È anche vero però che da Giovanni in poi ogni figlio del Regno è più grande di lui, ma proprio per il legame che Gesù ha stretto con ciascuno. Qui non si tratta di virtù e di meriti, ma della condizione nella quale ora si trova la storia umana a motivo di Gesù! Un’umanità amata fino alla morte d’amore del Figlio di Dio.

E allora preghiamo insieme perché possiamo crescere e ingrandire, ma di questa grandezza del regno. Già sarebbe molto per noi non essere come canne sbattute dal vento né storditi dall’ansia del potere.

E se non ci è dato di essere matti della follia del Battista, chiediamo almeno l’apertura di cuore che ci ha annunciato Isaia. Anche il grande profeta assume l’atteggiamento sorprendente della follia di Dio che arriva al punto per cui il Signore elegge come suo eletto (lett. unto) il re persiano Ciro. Ci basta una sua frase verso la fine della pagina di oggi, quando dice: Io sono il Signore e non ce n’è alcun altro, fuori di me non c’è dio; ti renderò pronto all’azione, anche se tu non mi conosci.

Anzitutto: Io sono il Signore. E questo bisogna ricordarlo perché qualcuno ogni tanto perde la testa e si crede di essere il depositario della verità e della volontà di Dio. No, dice il Signore, Io sono Dio e non c’è alcun altro, fuori di me non c’è dio… Non c’è autorità e carisma che tenga, al punto che rivolto a Ciro dice: Ti renderò pronto all’azione anche se tu non mi conosci!

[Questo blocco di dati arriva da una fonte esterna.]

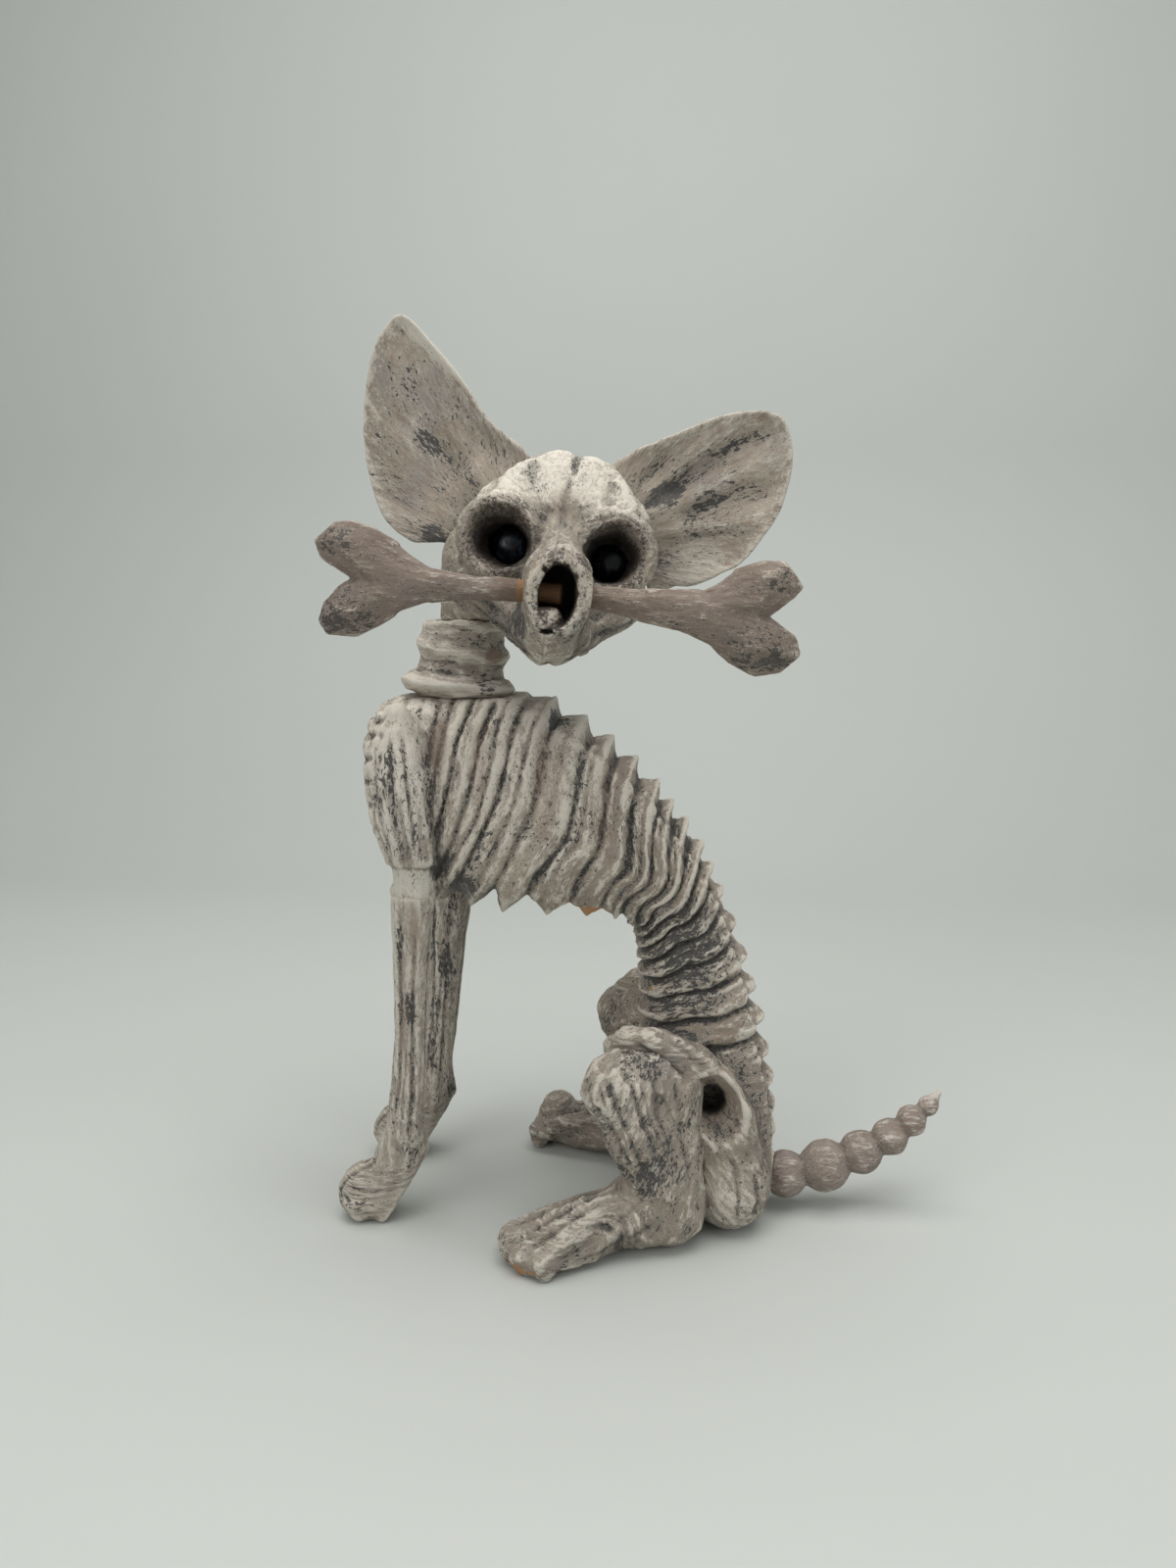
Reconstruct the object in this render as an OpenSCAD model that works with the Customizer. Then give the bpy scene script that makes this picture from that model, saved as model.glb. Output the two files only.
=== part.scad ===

Parole sante! Abbiamo detto è parola di Dio quando Dio elegge un pagano – non so se fosse ateo o meno – come suo eletto, e l’agire di questo pagano è visto come volontà dell’Eterno… anche se tu non mi conosci.

Ebbene io di un Dio così non posso che essere felice, non posso che seguirlo, anche se mi rendo conto che ogni volta devo stare in quella domanda: Ma in quale Dio credo? magari in un Dio che è la proiezione dei miei bisogni? o che è il frutto della mia ideologia? E ogni volta come Giovanni a domandare e a lasciarci evangelizzare, come se fosse un ricominciamento o meglio l’attesa dell’incontro con lui, faccia a faccia.